Point cloud registration is the process of finding the rigid transform that best aligns two point clouds, and it plays an essential role in robotics for tasks such as localization or SLAM.
During my fellowship, I worked on PHASER, a global registration algorithm based on spectral analysis developed at Autonomous Systems Lab. The original implementation finds the best registration estimate by extracting the transformation that maximizes the correlation score between the point clouds. However, this method can fail in some cases, such as when repetitive and ambiguous patterns are present in the environment. In these scenarios, the correlation function could have multiple maxima, indicating numerous possible solutions or that no single solution registers the cloud.
My project aimed to extend this algorithm to output multiple registration hypotheses based on the local maxima of the correlation function. A preliminary evaluation of the work shows that in some cases, the original algorithm fails while the multi-hypothesis method can still find a solution to the problem.

The way we pose our arms is very natural for us. However, there is a kinetic redundancy of the elbow due to the degrees of freedom (DOF) at the shoulder joint.
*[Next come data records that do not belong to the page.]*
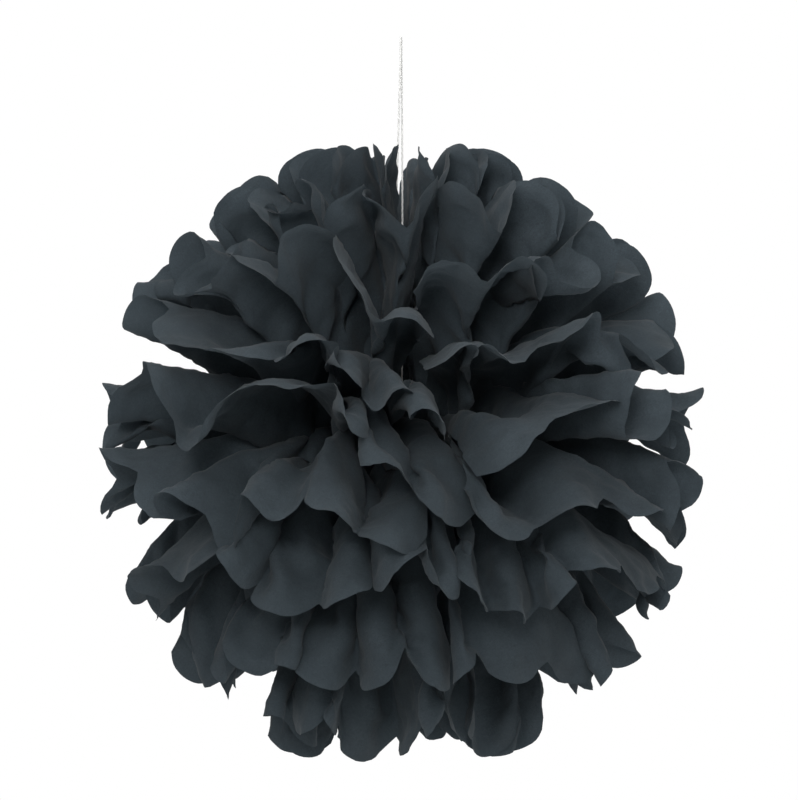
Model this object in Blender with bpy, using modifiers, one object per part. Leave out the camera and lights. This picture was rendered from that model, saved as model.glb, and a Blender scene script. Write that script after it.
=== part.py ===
"""Tissue paper pom pom on a hanging loop of thread.

Nine tissue sheets are folded together into one accordion strip and cinched at the middle by a wire.
Each end of the strip opens into a half circle fan, and the sheets are drawn apart from pole to pole
until their rounded ends close into a ball. A thread knotted round the top of the wire rises between
the two fans and turns back down as a loop. The origin is where a hook bears inside that loop, with
+Z up, and the ball hangs below it.
"""

import math
import random

import bmesh
import bpy
from mathutils import Vector

# The paper, as it is cut and folded
PLEAT_COUNT = 12
PLEAT_WIDTH = 0.050
SHEET_HALF_LENGTH = 0.205
SCALLOP_DEPTH = 0.025
PAPER_THICKNESS = 0.0001

# The bundle where the wire cinches the strip
TIE_HALF_LENGTH = 0.005
BUNDLE_PITCH = 0.0024
BUNDLE_ZIGZAG = 0.0020
BUNDLE_SHEET_STEP = 0.0020

# How far each sheet is drawn up or down, in degrees at its rim, from the highest to the lowest
SHEET_RISES = (80.0, 63.0, 45.0, 27.0, 8.0, -12.0, -32.0, -53.0, -76.0)

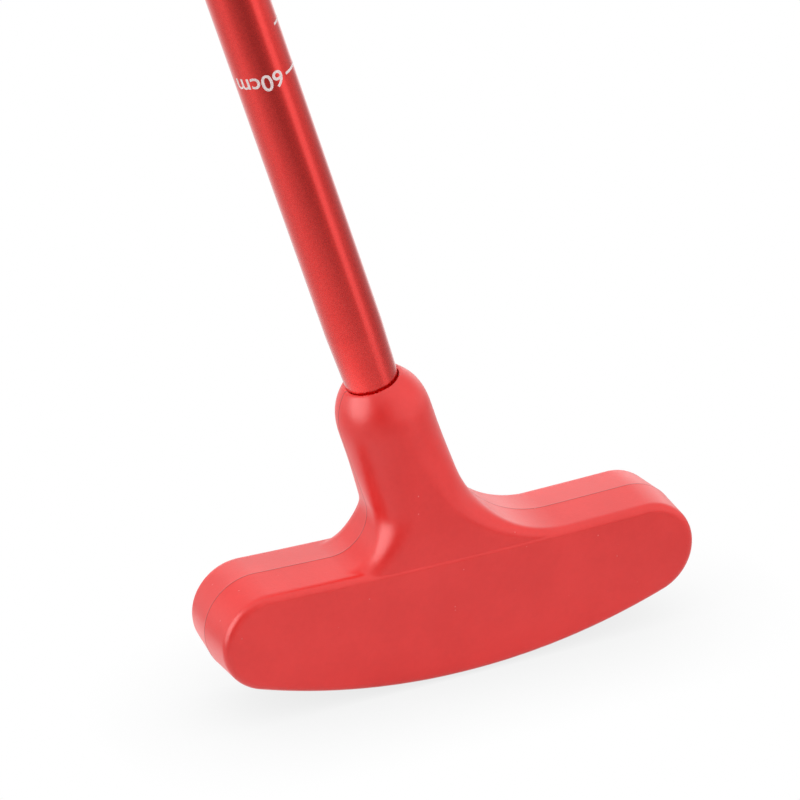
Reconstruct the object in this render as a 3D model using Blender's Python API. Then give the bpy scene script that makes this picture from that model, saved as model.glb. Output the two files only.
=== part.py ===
"""Two-way golf putter with a telescopic shaft.

A rubber head with a striking face at the front and at the back is moulded over a steel
core. A post on the core holds the lower tube, which carries the length scale and slides
in the upper tube. A lever clamp on the upper tube's mouth locks the length.

Metres, +Z up, +X from the heel to the toe, +Y from the front face to the back face. The
origin is on the shaft's axis, in the middle of the hands' hold on the grip. The head is
square to the axes with its sole on the ground, and the shaft leans away from the toe.
"""

import math

import bmesh
import bpy
from mathutils import Matrix, Vector

# The set-up of the whole club. Lengths are along the shaft, from the ground to the butt.
CLUB_LENGTH = 0.750
SHORTEST_LENGTH = 0.600
UPPER_LENGTH = 0.457
SHAFT_LEAN = math.radians(15.35)
SHAFT_GROUND_X = 0.00415

# Clearances
REST_GAP = 0.0003
SLIDE_GAP = 0.00015
RUN_GAP = 0.0001
CUT_OVERRUN = 0.002

# The two tubes and the bush between them
LOWER_RADIUS = 0.0060
LOWER_WALL = 0.0008
LOWER_EDGE = 0.0003
MOUTH_WALL = 0.00075
UPPER_WALL = 0.0008
SLIT_WIDTH = 0.0016
SLIT_LENGTH = 0.0280

# The head, between the two faces and across the parting plane y = 0
HEAD_LENGTH = 0.1091
HEAD_HEIGHT = 0.02965
TOP_HOLLOW_RADIUS = 1.430
SOLE_RADIUS = 0.1423
FACE_EDGE_RADIUS = 0.0019
HEAD_DRAFT = 0.0006

# The steel core inside the head, and the rubber round it
BAR_CHEEK = 0.0013
FACE_WALL = 0.00365
CROWN_WALL = 0.00565
SOLE_WALL = 0.00355
END_WALL = 0.01555
BAR_CORNER = 0.0020
POST_FLOOR = 0.0030
POST_BELOW_RIM = 0.0094
POST_CHAMFER = 0.0008
CORE_PIN_RADIUS = 0.0015
CORE_PIN_INSET = 0.0003

# The neck, which stands on the head along the shaft
NECK_WALL = 0.0037
NECK_RIM = 0.0714
NECK_RIM_LAND = 0.0007
NECK_DOME_RADIUS = 0.0125
NECK_HEEL_FILLET = 0.0087
NECK_TOE_FILLET = 0.0225
NECK_ROOT = 0.0030
NECK_ROOT_SQUARENESS = 4.0
NECK_ROUND_FROM = 0.625
NECK_SET_IN = 0.00035
TUBE_FOOT = 0.0078

# The guide at the lower tube's top
PLUG_DEPTH = 0.0180
PLUG_FLANGE = 0.0015
JOURNAL_RADIUS = 0.0035
GUIDE_LENGTH = 0.0120
GUIDE_EDGE = 0.0006
WASHER_THICKNESS = 0.0006
WASHER_LIP = 0.0017
SCREW_RADIUS = 0.0015
SCREW_LENGTH = 0.0110
SCREW_HEAD_RIM = 0.0014
SCREW_HEAD_HEIGHT = 0.0022
SCREW_SOCKET_RADIUS = 0.0013
SCREW_SOCKET_DEPTH = 0.0012
END_STOP_GAP = 0.0010

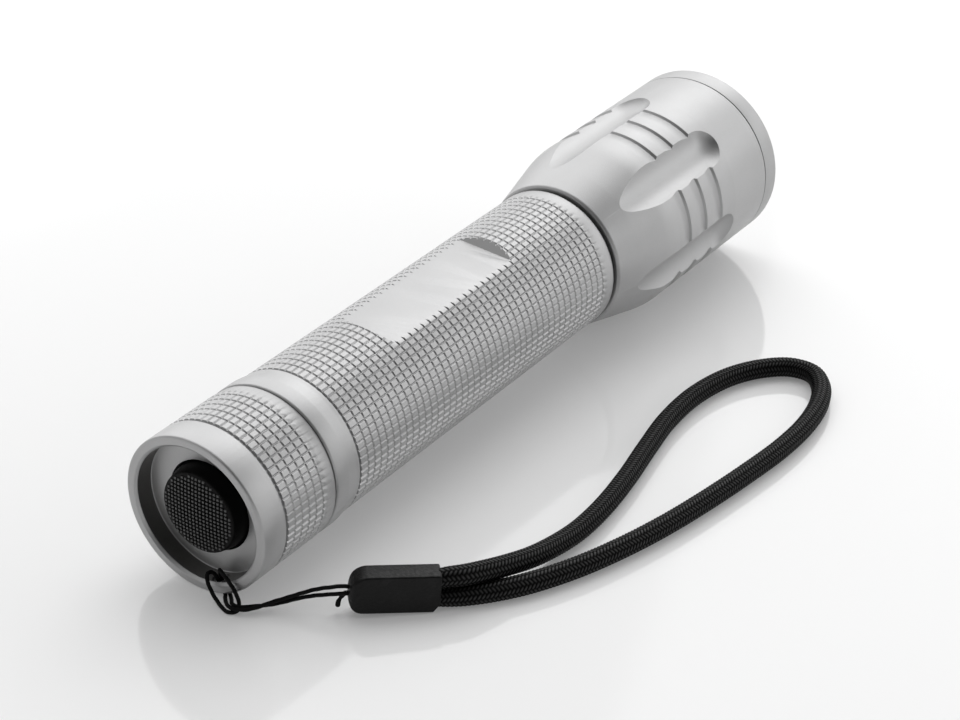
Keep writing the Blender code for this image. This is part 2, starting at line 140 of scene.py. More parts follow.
# The free cords' routes, in millimetres in the row frame.
STRING_ROUTE = [
    (-83.3, -28.0, 6.2), (-84.5, -25.6, 5.7), (-86.0, -22.8, 4.9), (-87.6, -20.4, 3.9),
    (-89.3, -18.1, 2.9), (-91.3, -16.1, 2.2), (-93.3, -14.6, 1.7), (-94.9, -13.1, 1.42),
    (-95.8, -11.6, 1.37), (-96.1, -10.2, 1.37), (-95.6, -9.0, 1.27), (-94.6, -7.8, 0.9),
    (-93.3, -6.5, 0.55), (-92.15, -5.6, 0.48), (-91.6, -4.6, 0.64), (-91.55, -3.85, 1.35),
    (-91.55, -3.45, 2.6), (-91.75, -2.8, 3.8), (-92.35, -2.25, 4.4), (-93.2, -2.2, 4.3),
    (-93.95, -2.8, 3.5), (-94.5, -3.9, 2.4), (-95.05, -5.5, 1.2), (-95.65, -7.3, 0.47),
    (-96.3, -8.8, 0.45), (-96.45, -10.0, 0.45), (-95.85, -10.8, 0.45), (-94.85, -10.95, 0.47),
    (-94.2, -10.75, 1.1), (-94.15, -10.5, 2.3), (-94.1, -9.8, 3.7), (-93.75, -8.3, 4.9),
    (-92.8, -5.9, 5.5), (-91.8, -4.2, 5.3), (-90.95, -3.5, 4.3), (-90.6, -3.45, 2.9),
    (-90.6, -3.85, 1.4), (-90.65, -4.6, 0.66), (-91.1, -5.7, 0.48), (-92.3, -7.1, 0.5),
    (-93.5, -8.3, 0.9), (-94.65, -9.3, 1.27), (-95.1, -10.35, 1.37), (-94.8, -11.65, 1.37),
    (-93.9, -12.7, 1.37), (-92.6, -14.0, 1.35), (-90.9, -15.7, 1.35), (-89.2, -17.9, 1.95),
    (-87.8, -20.0, 2.75), (-86.5, -22.3, 3.5), (-85.1, -25.2, 4.2), (-83.6, -28.2, 4.8),
]
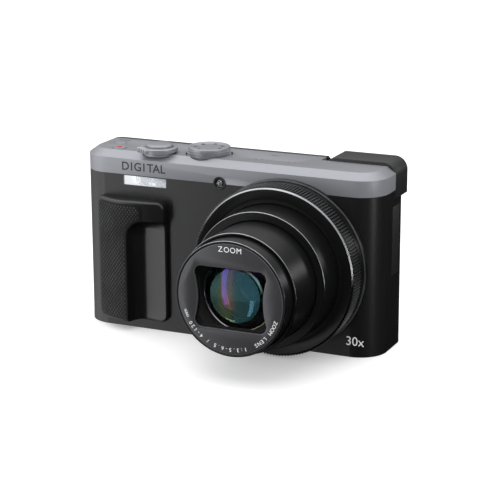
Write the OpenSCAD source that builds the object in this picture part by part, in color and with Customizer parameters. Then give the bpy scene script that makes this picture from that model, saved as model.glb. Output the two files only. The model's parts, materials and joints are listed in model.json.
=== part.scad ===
// Compact digital camera with a retracting zoom lens, in millimetres.
// +X is to the right seen from the front, the lens looks along -Y, +Z is up.
// The origin is the mouth of the tripod socket, in the plane of the base.

/* [Body] */
// Overall width of the body
body_w = 112; // [111:0.1:114]
// Height of the flat top plate above the base
top_z = 63.2; // [63:0.1:64]
// From the tripod axis forward to the front face
front_depth = 13.5; // [13.4:0.1:14]
// From the tripod axis back to the rear face
back_depth = 12.6; // [12.5:0.1:13]
// Plan radius of the two front corners
front_corner_r = 9.7; // [9:0.1:10]
// Where the front and rear shells meet, behind the tripod axis
seam_y = 7.4; // [7.3:0.1:7.5]
// Thickness of the shell walls
wall = 1.4; // [1.2:0.1:1.5]
// Height of the joint between the black shell and the metal top cover
band_z = 55.4; // [55:0.1:56]
// Depth, seen from above, of the bevel round the top plate
bevel = 3.1; // [2.5:0.1:3.2]
// Height of the bevel's lower edge
bevel_z = 61; // [60.8:0.1:61.4]

/* [Lens] */
// Lens axis to the right of the tripod axis
lens_x = 22.8; // [22.5:0.1:23]
// Lens axis above the base
lens_z = 29.9; // [29.9:0.1:30.2]
// Radius of the collar on the front face
collar_r = 29.6; // [29.5:0.1:29.7]
// Radius of the control ring over its ribs
ring_r = 29.3; // [29.1:0.1:29.4]
// Ribs round the control ring
ring_ribs = 168; // [60:2:180]
// Outer radius of the first moving barrel
stage_1_r = 23.3; // [23.2:0.1:23.3]
// Outer radius of the second moving barrel
stage_2_r = 20.2; // [20.1:0.1:20.2]
// Outer radius of the third moving barrel
stage_3_r = 19.1; // [19:0.1:19.1]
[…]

This leads to multiple possible positions for the elbow when doing the exact same activity. My contribution during this internship was the creation of a function to estimate the optimal elevation angle of the elbow at a given position and orientation of the hand. This function is intended to be used in the ANYexo. Since the ANYexo fulfills all the DOF of the human arm, it is desired to solve the elbow redundancy. To achieve this, a dataset with kinematic data of humans performing activities of daily life using their arm was analyzed. The arm of each subject was reconstructed with the purpose of calculating the elevation of the elbow in every posture they took during each one of the tasks. A function was developed in such a way that it considers both the desired orientation and cartesian position for the hand, or end effector in the case of an exoskeleton. Depending on the given weight to each of the parameters, an optimal elbow elevation angle was computed and extracted from the preprocessed data of the subjects. The obtained results are the first steps for the generation of human-like trajectories in exoskeletons such as the ANYexo.

During the course of RSF, I worked at the CRL on investigating how bioinspired robot designs can be augmented and optimised for 3D printing. 3D printing allows for more freeform structures to be built while still lowering the cost, complexity, and waste production compared to more traditional manufacturing methods. While leveraging these benefits for robotic design would be an ideal scenario, current rapid prototyping technology is still quite far from achieving purely 3D printable robots. Nevertheless, this study aims to take a step forward in this direction by developing a design pipeline that can allow us to recreate animal motion patterns predominantly using 3D-printed parts. We also explored the possibility of replacing a portion of the robot's actuation with passive 3D printable spring and tendon combinations. As a case study, we used this methodology to augment the design of an avian robot (based on the gait patterns of ratite birds such as emus and ostriches) built by researchers at the Max Planck Institute for Intelligent Systems. The avian limb was 3D printed with added modular planar and spiral spring attachments to imitate the characteristic leg clutching stance of ratite birds. The augmented prototype showed an efficient passive return to a neutral stance by unloading the spring mechanisms and demonstrated the potential of using such design concepts to enhance the capabilities of 3D printed structures.

Previous works in camera pose estimation were generally conducted using solely 2D-2D or 2D-3D correspondences, which suffer from time-consuming optimization or inaccurately triangulated points, respectively. Moreover, the classic RANSAC algorithm with random sampling in these approaches can easily lead to inaccurate estimation due to disrupting outliers, while existing outlier-free sampling strategies focus on 2D-2D correspondence learning only. In concern of these drawbacks, this work proposes to perform pose estimation exploiting both 2D-2D and 2D-3D matches simultaneously, in which a novel hybrid correspondence learning approach for outlier rejection is presented. Specifically, we first develop a learning-based model for outlier rejection of 2D-3D correspondences, with the number of duplicated observations of each correspondence as side information. Preliminary experiments show that our 2D-3D correspondence learning realizes a favorable improvement for 2D-3D solvers. On this basis, a novel hybrid correspondence learning approach is proposed to consider 2D-2D and 2D-3D samples integrally, which significantly facilitates the accuracy of correspondence ranking and thus leads to more precise camera pose estimation.